Although the tradition is said to have started after King George II stood at one of Handel's London performances, there is no evidence he ever attended a performance of "Messiah," according to Fred Fehleisen of The Julliard School.
Recently, Michael Marissen, a music professor at Swarthmore College, created a stir by suggesting that modern, secular audiences might be unnerved if they knew what they were standing for. Although the work is now traditionally performed around Christmas, Handel actually wrote "Messiah" for the Easter season. The oratorio is in three parts: the first tells about Jesus' birth, the second about his suffering and the destruction of his enemies, and the third about the promise of eternal life through Jesus.

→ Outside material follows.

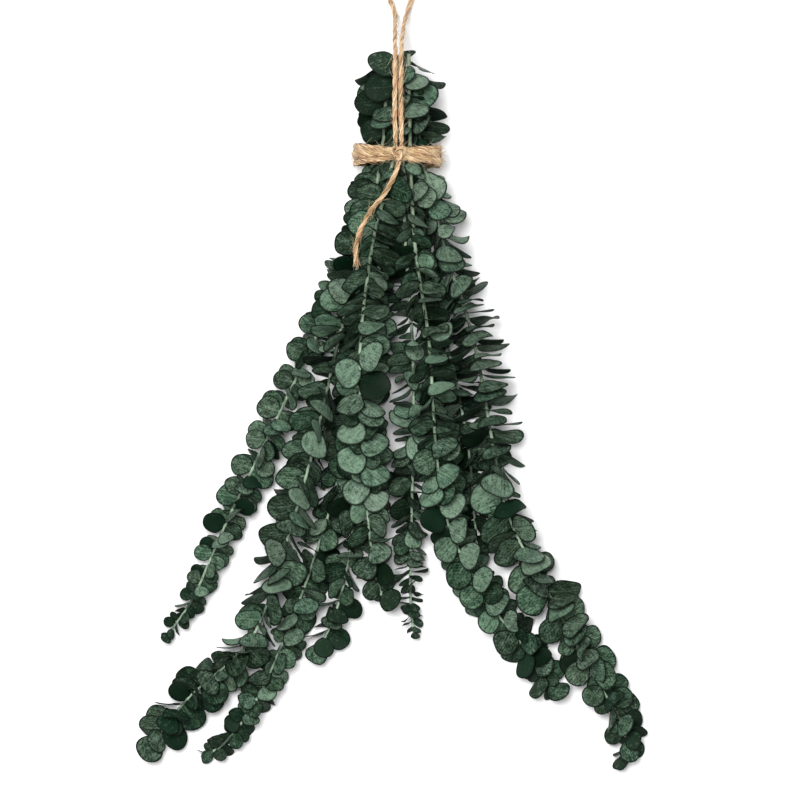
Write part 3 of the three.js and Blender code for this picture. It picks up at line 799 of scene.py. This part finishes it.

Although "Hallelujah" is widely understood today as a moment of rejoicing at the birth of Jesus, it actually comes at the end of the second part, following passages that chide non-believers for refusing to accept Jesus and urge Jesus to break them "with a rod of iron."
Marissen says that Handel's audience would have understood those passages as referring to the Jews. And when they heard the "over-the-top triumph" of "Hallelujah," they would have seen it as a celebration of the destruction of the Jewish Temple in 70 A.D., which was seen by Christians as divine punishment for the Jews' refusal to accept Jesus as messiah. Such an anti-Jewish interpretation was standard in 18th century England, Marissen says, though "most Christians now don't think of it that way."
Yeah, I remember when the New York Times ran his essay in 2007 arguing this point. They ran it on, wait for it, Easter Sunday. I filed it under the "How can we harsh on Christians?" thing that the media seem to love to do around holy days.
And I think it's downright fascinating that the piece doesn't explain how Marissen doesn't know in what year or in what city people began standing for the "Hallelujah" chorus -- but he does know that they did it because they're anti-Semitic.
But what's most interesting is that the AP ends the piece with Marissen's views! We don't hear from anyone else, such Michael Linton, the head of the Division of Music Theory and Composition at Middle Tennessee State University, who responded to Marissen's piece years ago. Marissen had written that "surely" the people stood because they were all a bunch of anti-Semites. Linton wrote:
Surely? Not even a scholarly circumspect "arguably"? Does Marissen really expect us to believe that what immediately came to the minds of nearly everyone who heard the "Hallelujah Chorus" under Handel's direction was the Lord's vengeful destruction of Jerusalem?
Surely not. What did come to mind, and what Handel wanted to come to mind, was the immensely popular music he wrote for the coronation of George II in 1727 (repeated at the coronation at every British monarch since). "Zadok the Priest," in its D major key, diatonic construction, choral outbursts, and orchestration is the model for the "Hallelujah Chorus," written fifteen years later. What Handel's listeners heard in the Messiah chorus wasn't a conquest anthem but music celebrating the coronation of Christ as King of Kings and Lord of Lords, music directly reminiscent of the music they already knew celebrating the coronation of George, "by the Grace of God, King of Great Britain, France, Ireland, Defender of the Faith, etc." . . .
They were Christians who believed that the Old Testament could only be understood properly when read through the saving work of Christ--and Christians who believed that those who didn't read the Old Testament that way were endangering their immortal souls with hellfire.
I'm sure Marissen's views are totally popular among some people, such as whoever chose them for inclusion in that Easter Sunday New York Times in 2007. But they're also completely dismissed as ludicrous by many others. I'm not saying Marissen's views should have been in the piece, but if they were, it's amateurish to not include a response from his critics.